Анна Игоревна взволнованно заходила по комнате.
– Есть еще кое-что. Прототипом шекспировского Шута считается Том Скелтон, средневековый шут-маньяк, служивший крупному феодалу Пеннингтону. Лев Иванович, когда вы приходили ко мне в университет, у вас была фотография Вороновой на фоне английского замка Манкастер. Он является родовым поместьем Пеннингтонов с 1208 года.
– Хорошо, она была там как туристка, – вмешался Брадвин, – допустим. Но, видит бог, этот пазл слишком большой. И мы как-то совсем далеко ушли от каламбуров.
Миль торжествующе улыбнулась:
– Нет. Наливайте чай. Расскажу вам одну историю.
Мужчины переглянулись, но послушались.
– История гласит, что у одного из видных представителей клана – сэра Алана Пеннингтона – была отчаянная и смелая незамужняя дочь Хелвайз, которая ночами переодевалась простолюдинкой и сбегала на танцы в соседнюю деревню. Так она влюбилась в местного плотника – простоватого и доброго юношу, который, конечно, ответил тем же. Нежность Хелвайз к нему была столь сильна, что она отвергла ухаживания и богатого соседа-рыцаря, и местного оторвяги Уитбека по прозвищу Дикий Уил. Тот посвятил товарища по несчастью в тайну похождений девушки, и рыцарь отправился искать справедливости к ее могущественному отцу. Разобраться с плотником Алан Пеннингтон поручил как раз своему шуту. Том Скелтон отправился в деревенский кабак и, пообещав помочь ему сбежать с возлюбленной, подпоил юношу так, что тот не мог стоять. «Добрый» Том заботливо вызвался проводить его, а в мастерской пустил в ход плотничьи инструменты и отрубил парню голову. О том, кто совершил преступление, вскоре узнали все, ведь Том шутил, что плотник потерял голову от любви.
Гуров сделал глоток чая:
– Как Воронова.
– Вот именно.
– Очень интересно, – согласился Брадвин. – Анна Игоревна, вы прекрасный рассказчик. Сожалею, что пропустил лекцию. – Он поклонился. – Коллеги, дело за нами! Где нам этого Остряка искать?

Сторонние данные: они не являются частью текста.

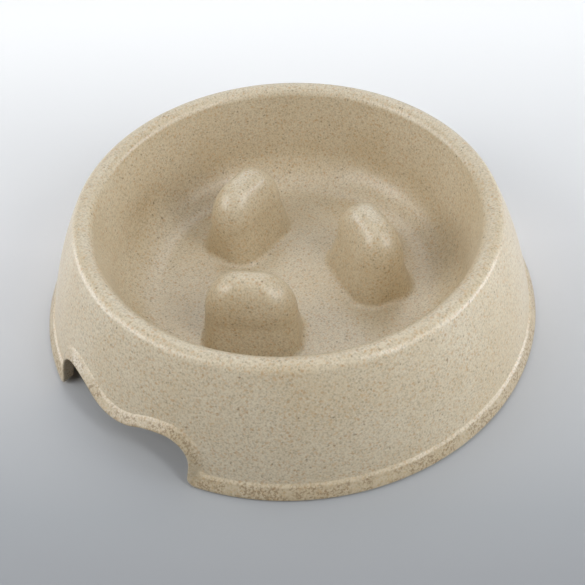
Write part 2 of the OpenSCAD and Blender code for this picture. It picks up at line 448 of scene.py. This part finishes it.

– В сказке, – улыбнулся Гуров.
– Еще один шутник на мою голову! – Брадвин хлопнул себя ладонью по бедру.
– Я про этого Сказочника, о котором говорила мать Сосновской, – объяснил Гуров. – Анна Игоревна, посмотрите на его стихи.
Миль прочла тексты на протянутых листах:
– Языковая игра, шут, невеста, Харон… В целом все сходится. Только как-то путано и совсем эклектично.
– Он состоит на учете в психдиспансере. – Гуров открыл документ на компьютере. – Вот медкарта. И лицо. Тот же человек. – Он вывел на экран фото, которое получила у солистки «Колпака» Армине. – Разрешите представить. Яков Иванович Грымов. Бывший студент романо-германского отделения тогда еще филологического факультета СГУ имени Николая Гавриловича Чернышевского. Сведений об отце нет. Зато, судя по сведениям в карте, Надежда Ремировна Грымова работала учительницей в МОУ «Средняя общеобразовательная школа № 67 имени О. И. Янковского».
– Как раз возле университета, – сказала Миль.
– Ну да.
– Такие персонажи обычно бродяжничают, – сказал Брадвин. – Дайте угадаю: звонок родственникам ничего, кроме «век бы его не видеть», не дал?
– Так точно, – вздохнул Юдин, который этот звонок и делал.
– А если так? – Гуров сел за компьютер. – Ваши ребята, Анна Игоревна, брали костюмы здесь. – Он отметил точку на карте и обратился к саратовским коллегам, но Анна Игоревна опередила их:
– Странное местечко под названием «Харон».